Несмотря на масштабную программу культурного импорта и использование перспективных технологий, таких как фейерверки, империя постоянно возвращалась к силовому подавлению недовольства русского народа и национализма народов нерусских. На этом фоне поразителен успех русской литературы как самого успешного института культурной гегемонии империи. Исполняя свою функцию – дать многоязычным подданным, рассеянным на огромной территории, единый запас культурных символов, – литература все сильнее критиковала другие имперские институты. Начавшись в XVIII веке, преобладание литературного вымысла как ведущего жанра политического протеста продолжалось весь XIX век и перешло в советский и, кажется, постсоветский периоды. Исполняя эту роль, русская литература приобрела множество поклонников в России и вне ее. Культурная власть литературы демонстрировала сложную диалектику: чем более продуктивным был литературный текст в осуществлении культурной гегемонии, тем более критическим и, в конечном итоге, разрушительным он становился для аппарата доминирования. За три столетия русская литература создала великую сагу политического инакомыслия и доказательство трансформирующей силы культуры. Заселяя неисследованное пространство между отступающим империализмом, возникающим национализмом и амбициозным утопизмом, русская литература создала парадигму постимперского человечества. Ее классическим текстам рукоплескали колониальные читатели по всему миру.
Постколониальная теория с ее открыто политическим методом чтения важна для понимания канонических текстов русской литературы. В тех случаях, где канон создан доминантной культурой, современные критики ищут маргинальные тексты, чтобы услышать подавленную часть исторического опыта – голоса субалтернов, которые говорили с трудом, не высказывались прямо и оставляли аллегорические записи в неожиданных местах. Канонические тексты русской литературы, однако, появились не в низших сословиях. На много голосов их авторы говорили за себя и, одновременно, за субалтернов с их молчанием, страданиями, жертвами. Эти авторы оказались способны к такой сложной, полифонической речи – великому памятнику человеческой солидарности – потому, что сами испытали политическое преследование в его чистом виде, не обязательно сопровождавшееся расовыми дискриминациями и экономическими бедами. Обманывая цензуру и отправляясь за книги в ссылку, многие русские писатели стали жертвами в собственной стране. Эти белые, образованные, часто состоятельные люди принадлежали к угнетенному меньшинству. Их маргинальные чувства вылились в канонические тексты, и потому британские поклонники Толстого сравнивали его с Ганди столь же часто, как Франц Фанон или писатели Гарлемского Ренессанса ссылались на Достоевского. Одна группа писателей была рождена среди имперской элиты, другая – среди колонизованных народов, но сходство между ними оказалось важнее различий. Это было сходство между внешней и внутренней колонизацией.

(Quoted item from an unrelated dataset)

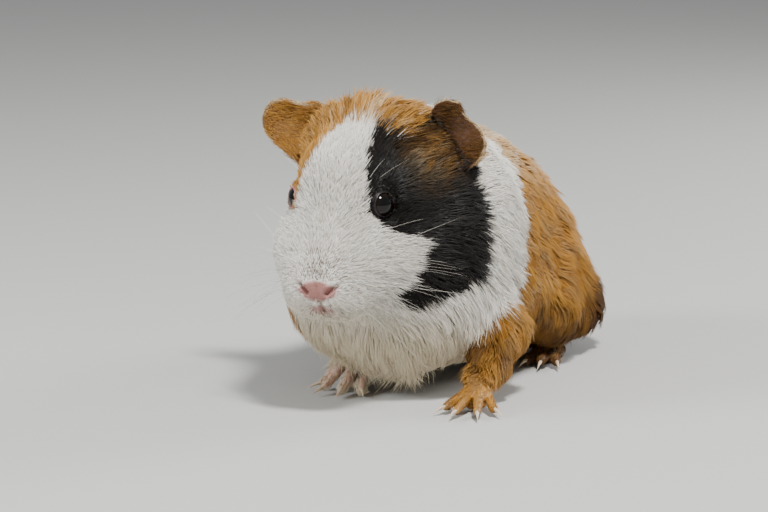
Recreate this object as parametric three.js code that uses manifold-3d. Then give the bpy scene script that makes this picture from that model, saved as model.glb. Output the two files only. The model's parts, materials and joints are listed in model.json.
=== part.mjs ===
// A guinea pig, life size, as one still model divided into its named parts.
//
// Frame, in millimetres: +Z is up, the animal faces -Y, and its left side is +X.
// It stands on Z = 0, and the origin is at the middle of the whole model's footprint.
//
// The trunk, neck and head are one smooth blend of ellipsoids and bars, meshed for each part
// at a cell size that suits it and divided by thin cuts. Each leg and foot is a smaller blend
// set in a room cut for it in the trunk. Each eye, ear and claw is a shape of its own.

import * as THREE from "three";
import { mergeVertices } from "three/addons/utils/BufferGeometryUtils.js";
import Module from "manifold-3d";

const wasm = await Module();
wasm.setup();

// ---------------------------------------------------------------- driving sizes

const GAP = 0.3; // between neighbouring parts
const CELL = { trunk: 13, neck: 11, head: 4.15, leg: 7, foot: 3 };
const BLEND = { trunk: 14, head: 6, neck: 10, limb: 5, paw: 1.6 };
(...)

Во Франции и Германии создание нации из аграрной культуры тоже напоминало самоколонизацию: «народ», разделенный по сословиям, провинциям, диалектам и сектам, превращался в единую «нацию» (Weber 1976). В России этот процесс принял трагическую форму нескончаемых катастроф, которую будущий историк, с легкой руки Троцкого, назовет «перманентной революцией». Поощряя государственный национализм и этнографические исследования, в середине XIX века империя спонсировала открытие крестьянской общины, которую потом все более радикально интерпретировали славянофилы, народники и социалисты. С открытием неправославных сект к российской жизни стало возможно применять немецкие романтические клише, французские утопические идеи и американский опыт религиозного инакомыслия. Зажатая между империей, которую ей не удалось свергнуть, и общиной, которую ей не удалось сохранить, русская мысль преподнесла миру блестящий, трагичный и глубоко человечный урок. Благодаря русской литературе крепостные, разночинцы, сектанты и другие субалтерные группы говорили с современной им публикой и до сих пор говорят с нами. Созданная авторами из высших классов, чья судьба иногда отличалась, а иногда повторяла судьбу их непривилегированных героев, эта литература стала постколониальной задолго до появления этого термина.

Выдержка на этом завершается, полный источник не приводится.